Cold weather shelters open
The Union Gospel Mission was busy Sunday arranging beds during a cold snap that has hit Vancouver in recent days. (CARMINE MARINELLI, QMI AGENCY)
The opening of emergency cold weather shelters seems to have taken the heat off those that are busy year-round.
Both the Union Gospel Mission and the Salvation Army say they have the ability to accommodate many more people seeking refuge from the frigid elements after surprisingly low turnouts at their shelters over the weekend.
The UGM has the ability to take in up to 60 people, but only 33 people showed up Saturday night.
The Salvation Army's two emergency shelters also had plenty of room available, with 28 people spending the night at the 35-bed Crosswalk shelter and 12 people at the 35-bed Anchor Saturday night.
"It was a bit surprising," admitted UGM spokesperson Derek Weiss.
Weiss said some homeless have gone to the city's HEAT shelters instead, while others may be bunking with friends and family.
Either way, it's a sign providers were ready for this winter, according to Weiss.
"As long as these people are finding someplace warm, it's good for us," he said. "The meteorologists gave us an early warning that it would be a cold winter and we've done a lot of early planning."
Weiss said the UGM's mobile team is scouring the city - at parks, under bridges and in industrial areas - looking for people who may be choosing the stay outdoors and they have extra staff on call if an influx of people shows up at their doorstep.
The situation was mostly the same at the Salvation Army over the weekend.
"All of the emergency shelters in the city are open," said Kecia Fossen. "No one is getting turned away."
Vancouver police spokesperson Const. Lindsey Houghton said no serious cold-related incidents were reported as of Sunday morning.
Officers, especially in the Downtown Eastside, have been given thousands of blankets to hand out through the Salvation Army.

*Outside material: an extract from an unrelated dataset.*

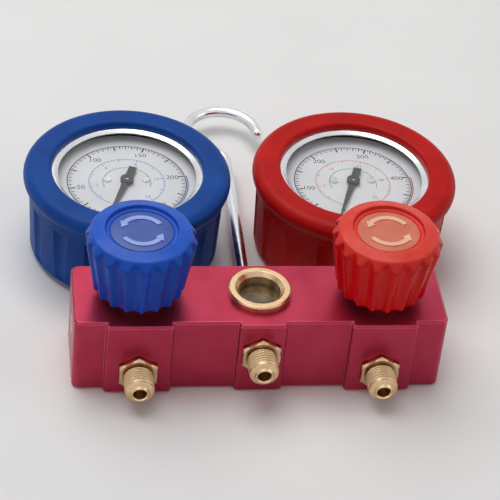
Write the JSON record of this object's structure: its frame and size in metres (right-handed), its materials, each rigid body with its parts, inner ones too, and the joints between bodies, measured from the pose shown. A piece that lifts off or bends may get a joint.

Seeing every community organization at the ready and having room to spare is great news for those who remember how scattered the response was a few years ago.
Shelters were overflowing and some municipalities, like Burnaby, didn't even have a cold weather shelter plan in place in 2006 when a severe cold snap hit the region in late November.
Stories were circulating about homeless people banding together and squatting in undisclosed locations to fend for themselves.
Questions about prolonged government funding of extreme cold weather beds further complicated matters that winter.
Since then, community plans have been improved, the provincial government committed to funding beds for as long as they're necessary and the City of Vancouver launched its HEAT shelter program.
"I think we learned a lot. We got slammed a few years ago and it taught us a big lesson," Weiss said. "Everyone was ready for this."
And with the weather expected to get even colder this week, both Weiss and Fossen said they're ready to shelter more people.